With films like Cry Baby, Edward Scissorhands, Ed Wood and Donnie Brasco he has built up a reputation as an actor's actor of genuine talent, and he has turned down more "blockbusters" (Legends of the Fall, Speed, Interview with the Vampire, amongst others) than he cares to remember.

"Why do I avoid the mainstream? It could be ignorance. It could be that I'm just incredibly thick and dumb. But it takes commitment. I feel deeply committed to these characters I've chosen because I have an interest in them, because I find them stimulating and I think it's something I can do that's maybe a little different. I think it's very easy to take the paved road, and I think it's very boring."

Depp blames this commitment to his work for the break-up of his relationship with Kate Moss. Their on-off romance seems to be off for good, and Johnny believes it's his fault. "I let my career get in the way and I didn't give her the attention I should have done," he says. "We had so much going for us, but I've just been very stupid. I was an horrific pain in the butt to live with. Trust me, I'm a total moron at times."

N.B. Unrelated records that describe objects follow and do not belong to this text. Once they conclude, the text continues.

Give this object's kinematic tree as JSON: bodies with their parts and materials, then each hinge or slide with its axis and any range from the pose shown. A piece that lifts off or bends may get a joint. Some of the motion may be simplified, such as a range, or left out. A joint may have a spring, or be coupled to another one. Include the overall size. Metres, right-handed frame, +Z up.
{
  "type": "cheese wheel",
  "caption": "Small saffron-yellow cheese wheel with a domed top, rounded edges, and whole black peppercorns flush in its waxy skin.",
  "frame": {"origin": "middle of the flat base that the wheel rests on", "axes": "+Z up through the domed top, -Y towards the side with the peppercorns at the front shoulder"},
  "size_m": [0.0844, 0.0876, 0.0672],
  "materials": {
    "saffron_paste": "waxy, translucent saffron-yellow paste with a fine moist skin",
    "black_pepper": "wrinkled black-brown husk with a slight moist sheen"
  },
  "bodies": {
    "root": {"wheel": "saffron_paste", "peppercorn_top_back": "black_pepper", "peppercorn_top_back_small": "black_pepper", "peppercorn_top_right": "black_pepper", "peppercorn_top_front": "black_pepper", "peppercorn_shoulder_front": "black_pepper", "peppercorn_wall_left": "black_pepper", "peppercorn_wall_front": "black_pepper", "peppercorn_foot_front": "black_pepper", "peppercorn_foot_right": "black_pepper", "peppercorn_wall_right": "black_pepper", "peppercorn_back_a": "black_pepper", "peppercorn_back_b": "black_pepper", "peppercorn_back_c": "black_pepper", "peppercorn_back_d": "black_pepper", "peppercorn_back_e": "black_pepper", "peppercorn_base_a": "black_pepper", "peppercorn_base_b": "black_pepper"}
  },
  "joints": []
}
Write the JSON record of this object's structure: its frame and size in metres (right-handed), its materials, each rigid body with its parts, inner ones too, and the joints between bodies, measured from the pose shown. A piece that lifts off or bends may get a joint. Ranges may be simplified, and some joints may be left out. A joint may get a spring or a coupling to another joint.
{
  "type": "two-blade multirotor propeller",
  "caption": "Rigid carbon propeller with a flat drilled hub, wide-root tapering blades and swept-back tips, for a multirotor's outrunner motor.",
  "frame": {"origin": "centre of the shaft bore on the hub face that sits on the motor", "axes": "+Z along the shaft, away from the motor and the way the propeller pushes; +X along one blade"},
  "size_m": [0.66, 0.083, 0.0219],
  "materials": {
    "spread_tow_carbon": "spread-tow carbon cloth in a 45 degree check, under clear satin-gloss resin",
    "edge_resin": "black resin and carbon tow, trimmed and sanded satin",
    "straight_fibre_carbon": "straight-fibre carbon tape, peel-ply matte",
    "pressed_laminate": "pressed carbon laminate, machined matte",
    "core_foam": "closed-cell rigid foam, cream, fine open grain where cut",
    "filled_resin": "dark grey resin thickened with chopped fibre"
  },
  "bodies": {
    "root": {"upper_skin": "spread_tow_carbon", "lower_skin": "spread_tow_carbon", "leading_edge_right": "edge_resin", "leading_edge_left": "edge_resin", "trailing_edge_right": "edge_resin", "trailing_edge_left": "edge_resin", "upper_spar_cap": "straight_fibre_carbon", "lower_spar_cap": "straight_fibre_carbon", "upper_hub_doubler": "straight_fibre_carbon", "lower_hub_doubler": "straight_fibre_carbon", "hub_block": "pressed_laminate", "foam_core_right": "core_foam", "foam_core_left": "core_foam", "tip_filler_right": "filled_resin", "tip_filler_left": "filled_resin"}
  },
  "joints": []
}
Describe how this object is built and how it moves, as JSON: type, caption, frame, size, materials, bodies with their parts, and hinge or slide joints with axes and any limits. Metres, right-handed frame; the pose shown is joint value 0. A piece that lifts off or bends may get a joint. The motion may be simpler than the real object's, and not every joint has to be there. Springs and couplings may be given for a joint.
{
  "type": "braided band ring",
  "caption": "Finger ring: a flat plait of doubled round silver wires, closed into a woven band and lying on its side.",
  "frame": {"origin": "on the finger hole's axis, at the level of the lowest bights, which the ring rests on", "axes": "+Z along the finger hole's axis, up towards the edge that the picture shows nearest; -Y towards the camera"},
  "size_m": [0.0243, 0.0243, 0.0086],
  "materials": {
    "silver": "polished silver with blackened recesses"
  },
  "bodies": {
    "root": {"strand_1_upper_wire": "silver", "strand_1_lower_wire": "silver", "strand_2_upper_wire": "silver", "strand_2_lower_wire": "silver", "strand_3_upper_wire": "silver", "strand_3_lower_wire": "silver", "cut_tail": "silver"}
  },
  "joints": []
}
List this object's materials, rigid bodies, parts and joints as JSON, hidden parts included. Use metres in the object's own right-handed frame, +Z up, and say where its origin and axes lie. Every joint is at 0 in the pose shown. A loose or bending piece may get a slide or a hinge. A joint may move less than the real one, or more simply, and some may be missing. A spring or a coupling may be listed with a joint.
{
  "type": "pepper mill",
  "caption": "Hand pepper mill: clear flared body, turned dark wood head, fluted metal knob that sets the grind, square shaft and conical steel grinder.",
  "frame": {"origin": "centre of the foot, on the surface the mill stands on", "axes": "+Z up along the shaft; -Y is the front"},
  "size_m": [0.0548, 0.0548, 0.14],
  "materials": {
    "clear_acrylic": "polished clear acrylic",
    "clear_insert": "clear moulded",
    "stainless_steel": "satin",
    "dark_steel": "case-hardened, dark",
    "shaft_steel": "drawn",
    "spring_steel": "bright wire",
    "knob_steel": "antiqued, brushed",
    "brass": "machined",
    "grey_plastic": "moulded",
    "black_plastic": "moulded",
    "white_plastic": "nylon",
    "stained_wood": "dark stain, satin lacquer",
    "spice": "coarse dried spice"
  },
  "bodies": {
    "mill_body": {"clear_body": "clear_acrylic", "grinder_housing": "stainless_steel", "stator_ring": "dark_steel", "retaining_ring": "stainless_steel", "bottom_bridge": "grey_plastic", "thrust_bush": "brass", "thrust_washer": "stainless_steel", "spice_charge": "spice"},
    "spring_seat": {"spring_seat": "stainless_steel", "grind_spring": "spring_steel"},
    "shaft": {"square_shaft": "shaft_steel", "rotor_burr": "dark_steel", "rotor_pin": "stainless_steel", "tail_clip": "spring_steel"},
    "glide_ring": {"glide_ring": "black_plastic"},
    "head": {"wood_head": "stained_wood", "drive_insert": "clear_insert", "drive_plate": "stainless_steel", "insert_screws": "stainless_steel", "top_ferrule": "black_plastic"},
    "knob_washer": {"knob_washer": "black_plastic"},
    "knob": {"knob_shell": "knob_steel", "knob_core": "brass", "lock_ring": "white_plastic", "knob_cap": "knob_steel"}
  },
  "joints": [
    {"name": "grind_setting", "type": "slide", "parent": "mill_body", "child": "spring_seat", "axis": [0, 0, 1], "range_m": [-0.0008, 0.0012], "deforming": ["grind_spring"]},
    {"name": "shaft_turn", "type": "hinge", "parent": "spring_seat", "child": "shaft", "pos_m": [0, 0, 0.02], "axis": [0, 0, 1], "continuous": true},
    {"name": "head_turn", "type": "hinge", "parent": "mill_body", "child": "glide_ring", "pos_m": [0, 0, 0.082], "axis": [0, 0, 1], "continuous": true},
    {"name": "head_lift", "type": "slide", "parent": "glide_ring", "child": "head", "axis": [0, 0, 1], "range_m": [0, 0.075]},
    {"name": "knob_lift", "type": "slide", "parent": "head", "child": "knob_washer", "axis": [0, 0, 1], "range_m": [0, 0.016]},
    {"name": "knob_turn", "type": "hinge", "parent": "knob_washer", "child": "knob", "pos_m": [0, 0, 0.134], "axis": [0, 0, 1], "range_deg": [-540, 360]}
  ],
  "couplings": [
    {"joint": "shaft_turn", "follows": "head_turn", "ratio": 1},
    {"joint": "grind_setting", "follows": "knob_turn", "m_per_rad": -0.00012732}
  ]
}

When the time came for the writer to see Fear and Loathing, both Gilliam and Depp were apprehensive, worrying what Thompson would do if it was not to his liking. "For me, making this film was interesting and maddening," says Gilliam. "It was interesting because it forced me to work in ways that I don't normally work. But it ended up with the film being absolutely true to the book, I believe. And ultimately when Hunter saw it he blessed it. He thought it was wonderful, so we did it—we came up with what he was trying to do in his book. And, actually, I don't care much about anything else . . ."

Depp, too, let out a huge sigh of relief when Thompson gave his approval. "His reaction, thank God, was very good. He said a lot of things about the film, but one which I'll always remember: he called it 'an eerie trumpet call over a lost battlefield.' That destroyed me. That's kind of beautiful, don't you think?"